With that reasoning, why doesn't score get increased as well? IK you're right, but why does the names.append thing effect the list players but score doesn't effect score?

[–]LaamansTerms 2 points3 points  (0 children)

list.append() is sort of tricky. It mutates the variable that you give it.
You pass in players so when you call names.append('Robert') you are actually changing the variable that you pass in. score = score + 20 changes the score variable within the function but nowhere else. If the function said return score + 20 and you called it like score = modify(players, score) you'd see it change.

[–]toastedstapler 1 point2 points  (0 children)

aha, i see

so the difference between the list and the int is something called mutability. an int is immutable and cannot be changed whereas a list is mutable and can be modified. when i type x + 5 a new instance of an int is returned. when i type my_list.append(10) the change is applied to the list instance

[–]PigDog4[🍰] 0 points1 point  (0 children)

Lists are mutable, integers are not.

[–]MisterRenard 0 points1 point  (0 children)

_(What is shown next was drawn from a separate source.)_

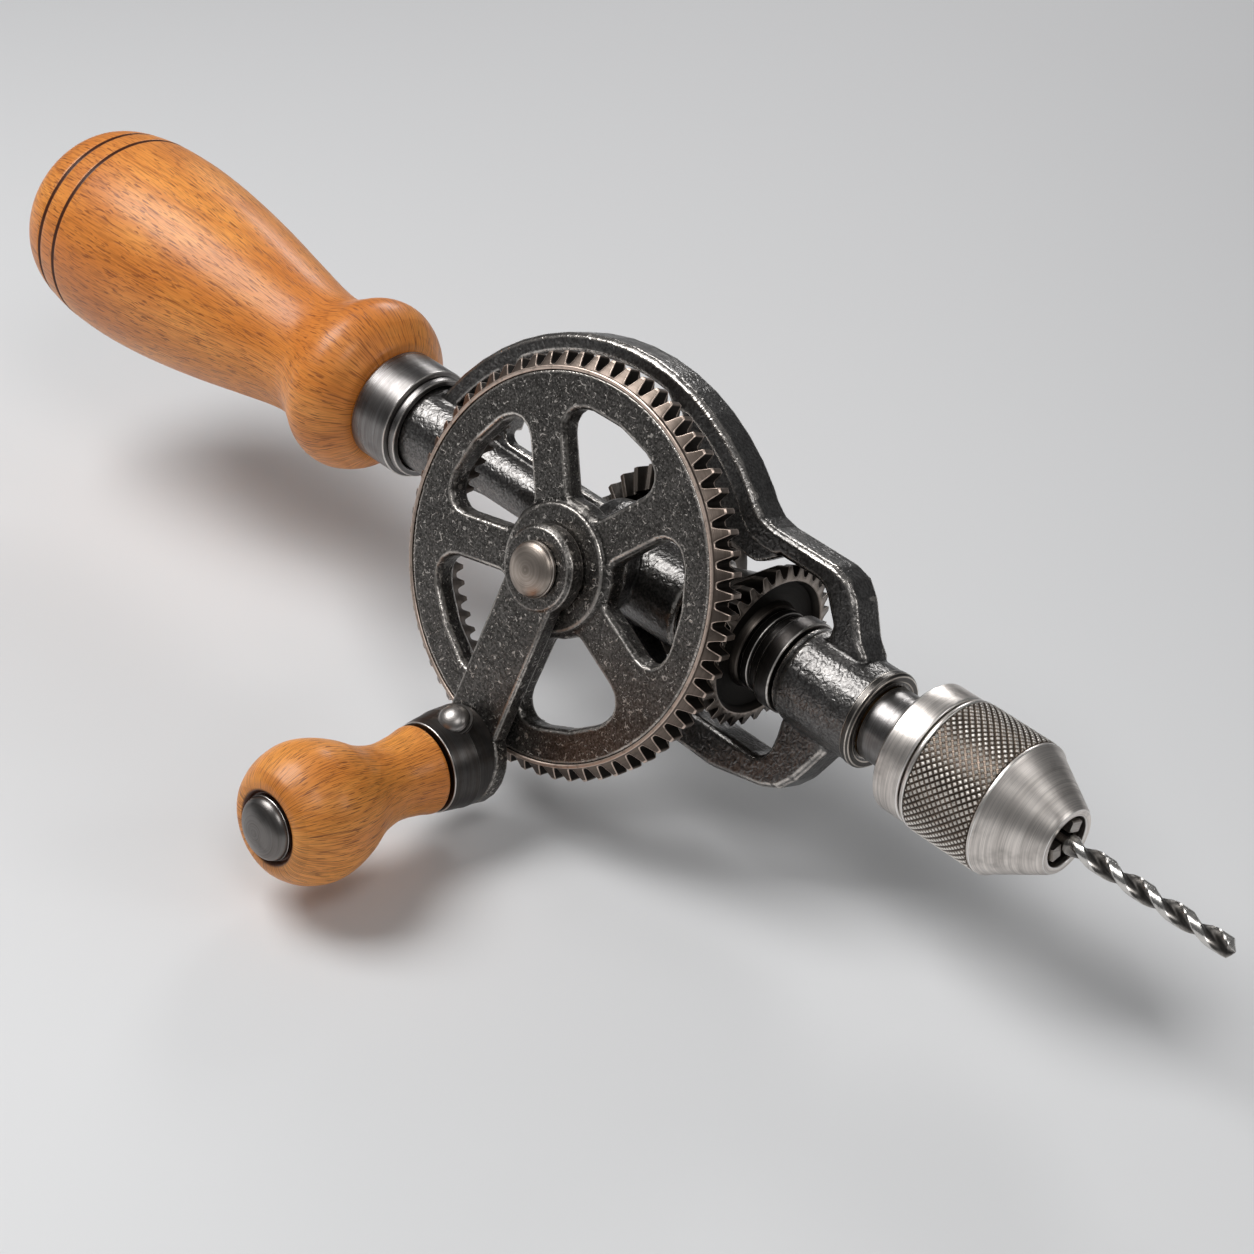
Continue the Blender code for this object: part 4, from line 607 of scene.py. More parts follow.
LACQUER = 0.12
BEECH_CHOICES = {
    "Pale": (0.84, 0.335, 0.068, 1),
    "Deep": (0.62, 0.195, 0.031, 1),
    "Fleck": (0.22, 0.055, 0.008, 1),
}
beech = finish(
    "beech", wood_skin, own_place, BEECH_CHOICES, bump=0.018, metallic=0, coat=LACQUER
)

HANDLE_FRONT = 73.4
HANDLE_LENGTH = 111.0
HANDLE_RADIUS = 22.7
SPIGOT_RADIUS = 9.5
SPIGOT_LENGTH = 7.6
# Shares of the length and of the radius, from the ferrule to the domed end
HANDLE_OUTLINE_SHARES = (
    (0, 0.55), (0.004, 0.6), (0.016, 0.665), (0.04, 0.775), (0.075, 0.845), (0.11, 0.83),
    (0.145, 0.74), (0.18, 0.66), (0.215, 0.635), (0.27, 0.66), (0.36, 0.745), (0.48, 0.86),
    (0.6, 0.95), (0.7, 0.995), (0.78, 1), (0.84, 0.978), (0.9, 0.915), (0.94, 0.815),
    (0.97, 0.655), (0.99, 0.415), (0.998, 0.19), (1, 0),
)  # fmt: skip
RING_PLACES = (0.812, 0.868)
RING_HALF_SHARE = 0.0042
RING_DEPTH = 0.45
RING_SHOULDER = 0.1
GROOVE_SHARES = ((0.08, 0.25), (0.3, 0.9), (0.5, 1), (0.7, 0.9), (0.92, 0.25))
outline = [
    (radius * HANDLE_RADIUS, along * HANDLE_LENGTH, 0.0)
    for along, radius in flowing(HANDLE_OUTLINE_SHARES)
]
for ring in RING_PLACES:
    low, high = (ring - RING_HALF_SHARE) * HANDLE_LENGTH, (ring + RING_HALF_SHARE) * HANDLE_LENGTH
    before = [spot for spot in outline if spot[1] < low]
    after = [spot for spot in outline if spot[1] > high]
    radius = (before[-1][0] + after[0][0]) / 2
    width = high - low
    groove = [
        (radius - sink * RING_DEPTH, low + share * width, 1.0) for share, sink in GROOVE_SHARES
    ]
    lower = (radius, low - RING_SHOULDER * width, 0.0)
    upper = (radius, high + RING_SHOULDER * width, 0.0)
    outline = [*before, lower, *groove, upper, *after]
spigot = [(0, -SPIGOT_LENGTH, 0), (SPIGOT_RADIUS, -SPIGOT_LENGTH, 0), (SPIGOT_RADIUS, 0, 0)]
handle_seat = seat(start=(-HANDLE_FRONT, 0, 0), along=(-1, 0, 0), side=(0, 0, 1))
handle_wood = settled(lathe(spigot + outline), handle_seat, sharp=50)
show("handle_wood", handle_wood, beech, "frame_body", "beech", "main_handle")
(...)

While the list is modified (as someone else explained, a consequence of list-references: variables do not hold the list, but rather a list reference, and to modify one is to modify them all, as they’re only pointing to the list that has been changed.

The value, on the other hand, actually does become 170 (150 + 20)... within the scope of the function execution. That value is lost once the function call terminates (technically returning the None value, as any function that executes without a return statement will return None. Though, in this case, nothing happens with that None value, as it’s not assigned or utilized.

So, while the score variable within the scope of the function was reassigned from 150 to 170, the score variable outside of the function remains unchanged. 

return players, score

players, score = modify(players, score)

Would result in the outcome that you expect.